Financial services firms operate in one of the most heavily regulated environments in British business. The rules that govern marketing, communications and advice do not pause when the channel is Instagram or LinkedIn. Social media posts from financial services brands are subject to the same standards as any other financial promotion — and the relatively informal, fast-moving nature of social platforms can make compliance a genuine operational challenge.
What Counts As A Financial Promotion
Under UK financial regulation, a financial promotion is any communication that invites or induces someone to engage in financial activity — buying a product, using a service, making an investment, taking out insurance. This definition is intentionally broad. A social media post that mentions interest rates, investment returns, insurance premiums or any benefit of a financial product is likely to constitute a financial promotion.
The consequences of getting this wrong are serious. The Financial Conduct Authority can require posts to be removed, issue public censure, and impose financial penalties. Reputational damage in a regulated sector can also be severe and lasting. Understanding where the boundaries lie is therefore essential for any firm active on social media.
The Fair, Clear And Not Misleading Standard
The FCA requires that all financial promotions be fair, clear and not misleading. On social media, where brevity is a norm and character limits apply, this creates specific challenges. Presenting a financial product positively without providing adequate context, or emphasising benefits without appropriate risk disclosure, can breach this standard even if no deliberate deception is intended.
Platforms with character restrictions do not exempt firms from compliance obligations. If a message cannot be made fair, clear and not misleading within the available space, it should not be published in that format. Money Marketing regularly covers how regulated firms are adapting their social media practices to meet FCA expectations.
Approval And Record-Keeping
Financial promotions must be approved by an FCA-authorised person before publication. For firms with social media teams or external agencies managing their channels, this creates a workflow requirement: no post with financial promotion content can be published without going through an internal approval process involving a suitably qualified and authorised individual.

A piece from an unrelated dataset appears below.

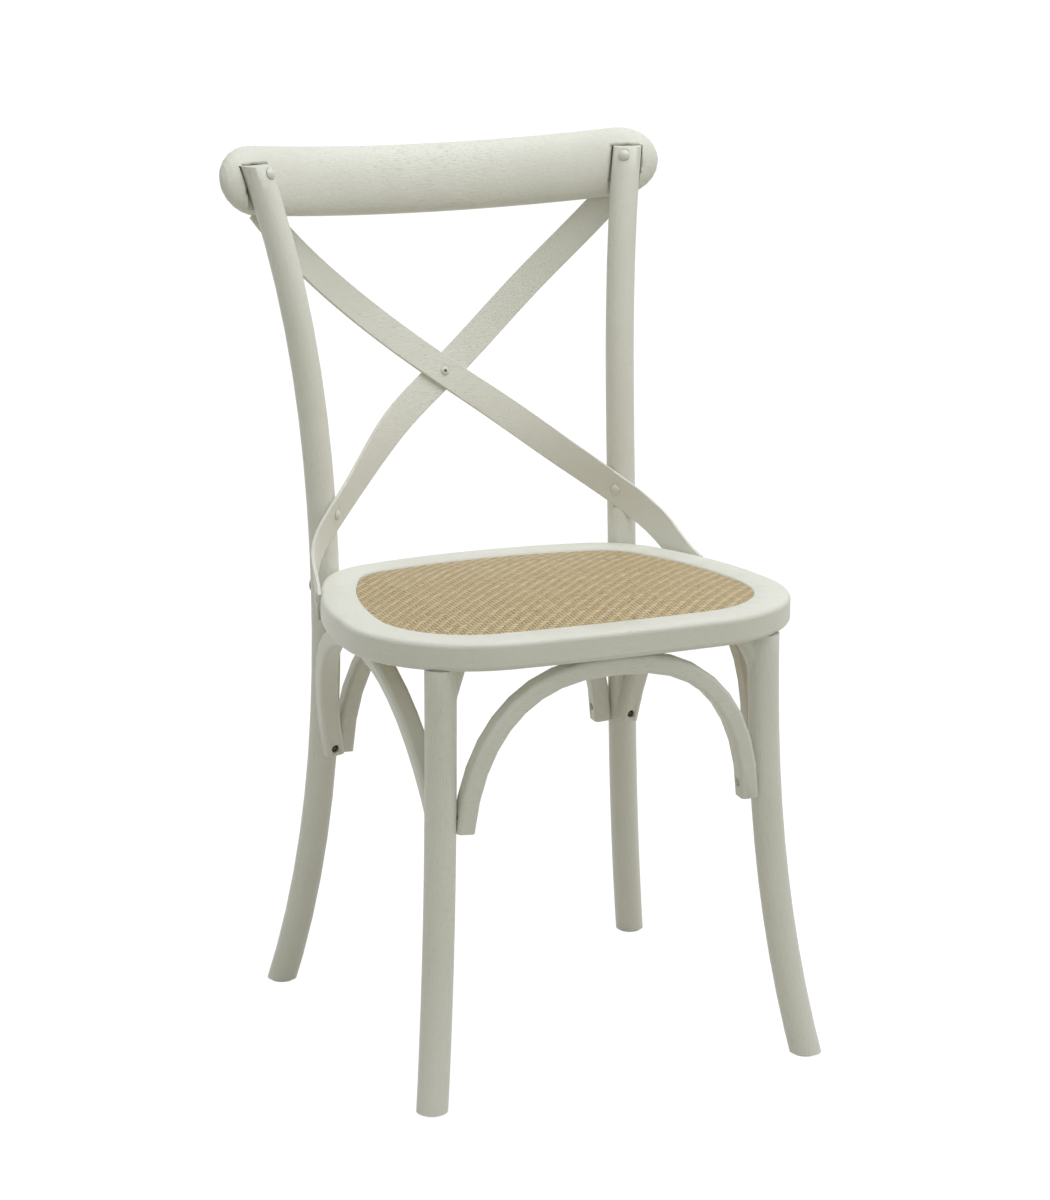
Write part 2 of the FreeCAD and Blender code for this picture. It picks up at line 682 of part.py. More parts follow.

Record-keeping matters too. The FCA can request evidence that promotions were properly approved and can require firms to demonstrate that they maintain adequate oversight of their social media activity. Keeping records of what was posted, when, and who approved it is therefore not optional.
Responding To Comments And Messages
The compliance obligation extends beyond the content a firm publishes. Responses to questions, comments on posts, and direct messages that touch on financial products may also constitute financial promotions. Training social media teams to recognise when a response has crossed from general customer service into regulated advice territory is an important safeguard.
Building Compliance Into Your Process
For financial services firms managing social media, the governance around social media management from a company like 99social must include robust approval workflows, staff training and clear escalation routes for anything that falls into a regulatory grey area.
Social media and financial regulation can coexist. The key is building the right processes from the start, rather than trying to retrofit them after a problem has arisen.